Hinman explained that Socialist Alliance was directing its preferences to the Greens in some electorates and Labor in others. The Labor Party in power, she said, was better than the Liberals because it “could be pressured” by ordinary people. This patently false claim ignores the fact that over the past two decades, state and federal Labor governments, have paid scant attention to the protests of workers and overseen the never-ending process of cutbacks to jobs, conditions and essential public services.

In contrast to the other parties, Patrick O’Connor explained that the SEP was not allocating any preferences. The party was contesting the NSW elections in order to explain to youth and workers that they had to break from Labor and build their own independent political party based on socialist and international principles.

The meeting concluded with candidates given two minutes to sum up their policies. Like a previous Marrickville election forum in Newtown on February 7, Tebbutt had already left the meeting, claiming another appointment.

O’Connor concluded by answering those, such as Tebbutt, who claimed a socialist perspective was “unrealistic” and it was necessary “to work within the system”. Much could be said about this position, he said, “but one thing is clear, climate change is a perfect case study of an issue where it is utterly unrealistic to search for a solution within capitalism.”

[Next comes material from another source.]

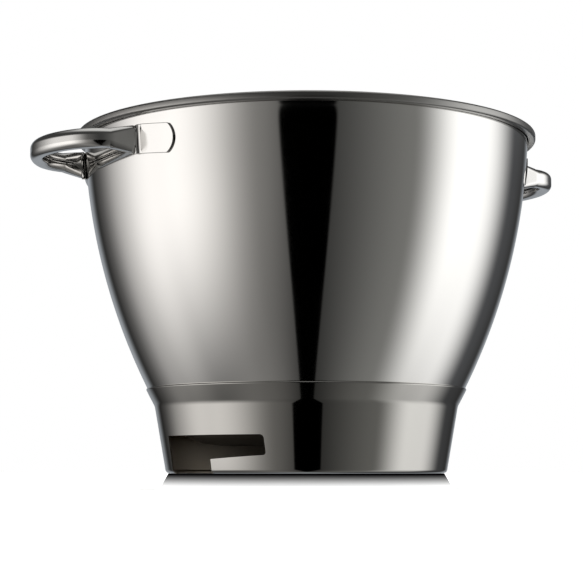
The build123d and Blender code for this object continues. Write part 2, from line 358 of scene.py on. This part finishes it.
def finished(bm, name, merge=FINE_MERGE):
    """Object from a mesh, its doubled points merged and its faces looking outward."""
    bmesh.ops.remove_doubles(bm, verts=bm.verts, dist=merge)
    bmesh.ops.recalc_face_normals(bm, faces=bm.faces)
    mesh = bpy.data.meshes.new(name)
    bm.to_mesh(mesh)
    bm.free()
    shade(mesh, SHARP_ANGLE)
    return linked(name, mesh)


def lathed(points, steps):
    """Outline spun about the bowl's axis; one that starts off the axis is closed first."""
    bm = bmesh.new()
    verts = [bm.verts.new((point.x, 0, point.y)) for point in points]
    edges = [bm.edges.new(pair) for pair in zip(verts, verts[1:])]
    if points[0].x > 0:
        edges.append(bm.edges.new((verts[-1], verts[0])))
    bmesh.ops.spin(
        bm,
        geom=verts + edges,
        cent=(0, 0, 0),
        axis=(0, 0, 1),
        angle=2 * math.pi,
        steps=steps,
        use_merge=True,
    )
    return bm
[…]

O’Connor explained that the dramatic changes in the global economy over the past three decades and the imposition of the free-market deregulation and privatisation meant that corporations were “free to roam the world in search of the least number of regulations, lowest wages and the most profitable environment.”

“These objective processes cannot be reversed within any given national economy nor is there any solution in NSW. What is required is an international socialist strategy by the working class and the building of a party that fights on that basis. This is why we are standing in the NSW elections and urge your assistance and support,” the SEP candidate said.